Au bon souvenir de cette date, l’autre jour, je me suis demandé: « Étions-nous là au point culminant d’une « vague socio-économique et culturelle » du « rock belge francophone » ou juste au « début » d’une « dynamique d’un secteur?«  » Sujet de mémoire, de thèse, interro surprise en français, rédaction relou du mercredi de colle, oui, allez-y.

PS1: 20 ans (ou dix ans) après, je suis en plein questionnement sur mon parcours personnel, et je crois que la continuité de cette ligne pourrait se nommer BRNS: des arrangements, une idée, un engagement, une disposition, une synergie. Voilà, il y a cette ligne- là: dEUS, les dix ans de Bang! avec les groupes wallons, et éventuellement maintenant BNRS. Voilà qui me semble cohérent.

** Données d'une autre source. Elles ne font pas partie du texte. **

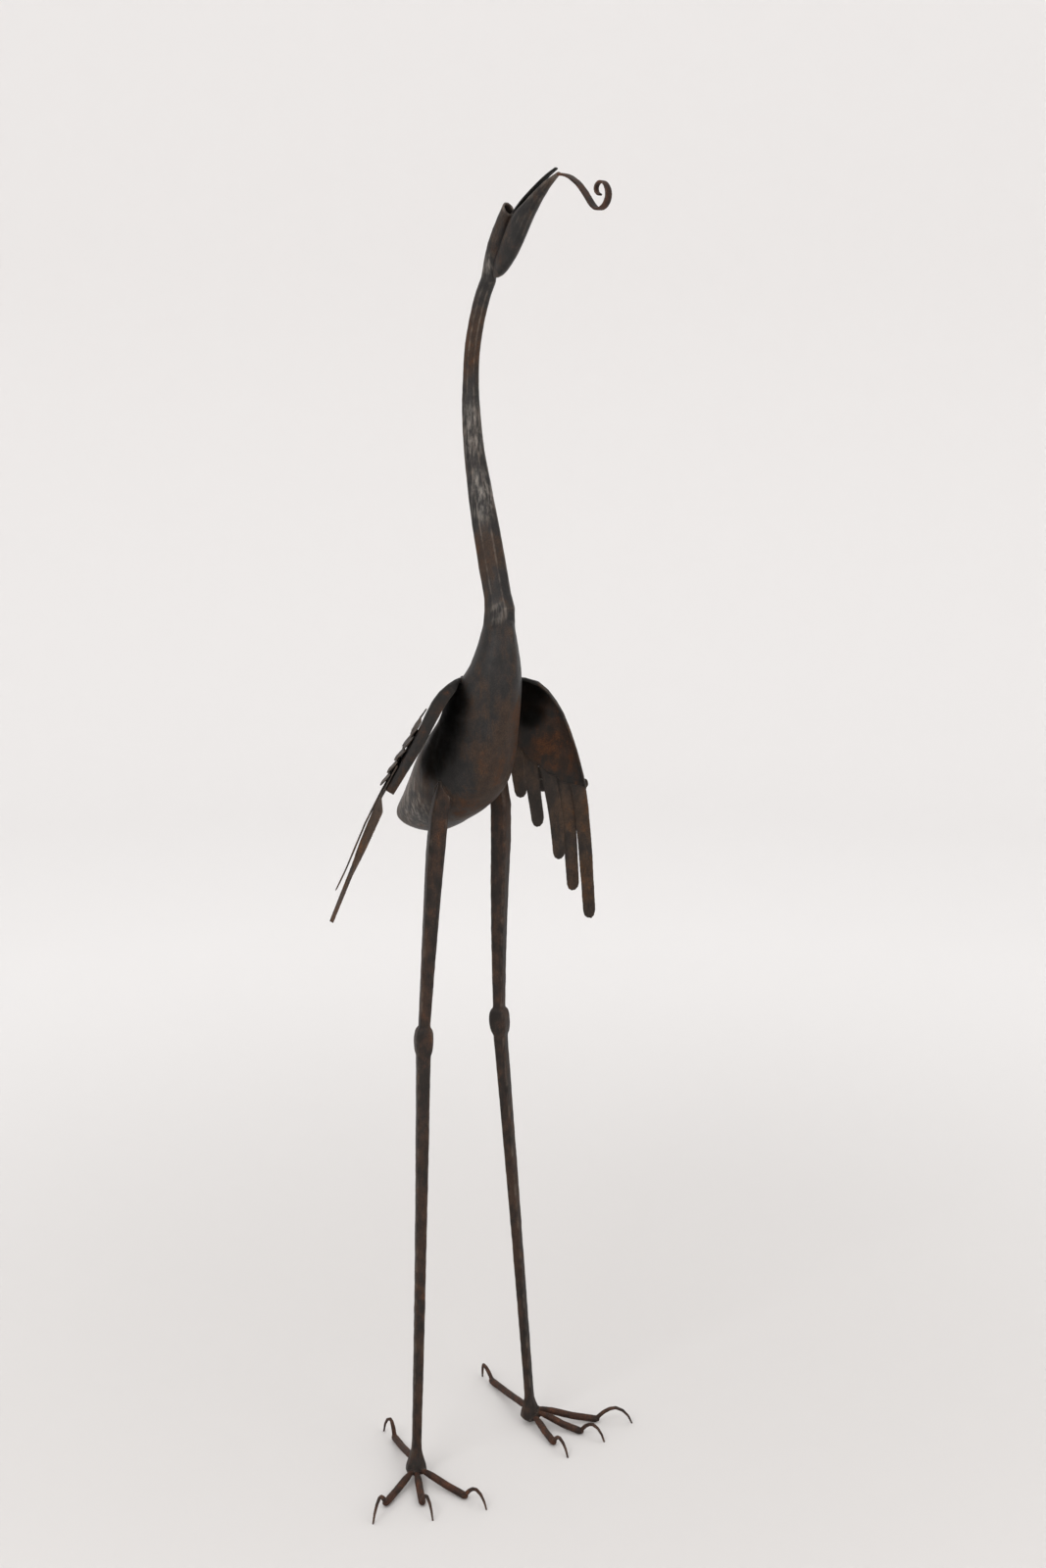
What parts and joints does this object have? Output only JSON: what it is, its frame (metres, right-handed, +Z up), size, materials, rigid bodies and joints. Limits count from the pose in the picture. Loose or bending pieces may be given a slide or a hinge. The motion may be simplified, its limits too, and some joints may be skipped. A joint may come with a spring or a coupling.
{
  "type": "wrought iron crane sculpture",
  "caption": "Standing crane forged and welded from black wrought iron: slim bar legs with clawed toes, sheet body, hanging feathered wings, long neck, open beak with a curled tongue.",
  "frame": {"origin": "floor point under the middle of the whole bird's box, on the plane of the claw tips that it stands on", "axes": "+Z up; the bird faces -Y, and its left side is +X"},
  "size_m": [0.4262, 0.3842, 1.6362],
  "materials": {
    "black_iron": "forged black iron, waxed, ground in places, faint brown rust",
    "rusted_bar": "forged bar, dark brown with a thin even rust",
    "toe_iron": "round bar, brown rust, worn lighter on top",
    "rusted_sheet": "sheet iron, black scale with orange brown rust patches",
    "feather_iron": "sheet iron strips, dark brown, rustier towards the edges"
  },
  "bodies": {
    "root": {"body": "black_iron", "neck": "black_iron", "right_leg": "rusted_bar", "left_leg": "rusted_bar", "crown": "black_iron", "jaw": "black_iron", "upper_beak": "black_iron", "tongue": "rusted_bar", "right_outer_toe": "toe_iron", "right_middle_toe": "toe_iron", "right_inner_toe": "toe_iron", "right_hind_toe": "toe_iron", "right_wing_sheet": "rusted_sheet", "right_long_feather_1": "feather_iron", "right_long_feather_2": "feather_iron", "right_long_feather_3": "feather_iron", "right_long_feather_4": "feather_iron", "right_long_feather_5": "feather_iron", "right_short_feather_row_1": "feather_iron", "right_short_feather_row_2": "feather_iron", "right_short_feather_row_3": "feather_iron", "right_short_feather_row_4": "feather_iron", "right_short_feather_row_5": "feather_iron", "left_outer_toe": "toe_iron", "left_middle_toe": "toe_iron", "left_inner_toe": "toe_iron", "left_hind_toe": "toe_iron", "left_wing_sheet": "rusted_sheet", "left_long_feather_1": "feather_iron", "left_long_feather_2": "feather_iron", "left_long_feather_3": "feather_iron", "left_long_feather_4": "feather_iron", "left_long_feather_5": "feather_iron", "left_short_feather_row_1": "feather_iron", "left_short_feather_row_2": "feather_iron", "left_short_feather_row_3": "feather_iron", "left_short_feather_row_4": "feather_iron", "left_short_feather_row_5": "feather_iron"}
  },
  "joints": []
}
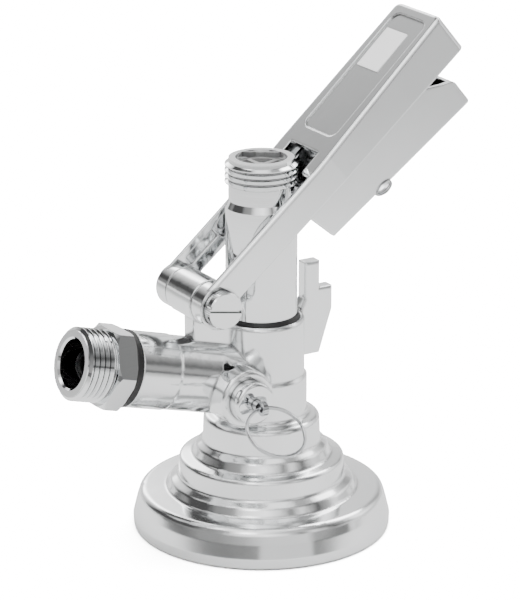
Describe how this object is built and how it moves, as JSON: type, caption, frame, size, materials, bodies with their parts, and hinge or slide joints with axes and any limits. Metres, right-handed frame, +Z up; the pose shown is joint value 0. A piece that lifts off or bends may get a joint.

PS2: Aaaaah, les premières notes de Hotellounge qui reste mon morceau préféré de dEUS. Ces notes de guitares bancales, schieve, à l’foufelle sur un manche tordu où tu ne sais plus quelle corde joue quoi… Oui, c’est ça. Ce riff à la Rimbaud (ça n’engage que moi) où on sent tout l’amour et le spectre de la Belgique. Sa bière, sa mer, ses carrelages d’Ypres, son surréalisme et sa tendresse parfois, ses moules, Ostende, Anvers, Gand, Athus. Cette intro a ouvert la bouteille d’une telle substance -woaw, je me souviens encore la première fois, et mon incrédulité devant tant d’audace et de folie réunies.

Et plus tard, dans ce contexte, alors que nous priions pour que dEUS ne soit pas qu’un feu de paille de gamins bourrés, découvrir le cul par terre Theme from Turnpike, Roses, Little Arithmetics et le reste du deuxième album… Putain, 20 ans… « Friday Friday Friday! »

* RÉCEMMENT ÉCHAPPÉ EN SOLO (COSMIC WOO WOO), DAVID BARTHOLOMÉ A SORTI CINQ ALBUMS AVEC SHARKO, PARMI LES PREMIERS COMBOS ROCK BELGES ISSUS DU SUD DU PAYS À S’ENGOUFFRER DANS LA BRÈCHE OUVERTE PAR DEUS, AU MILIEU DES ANNÉES 90.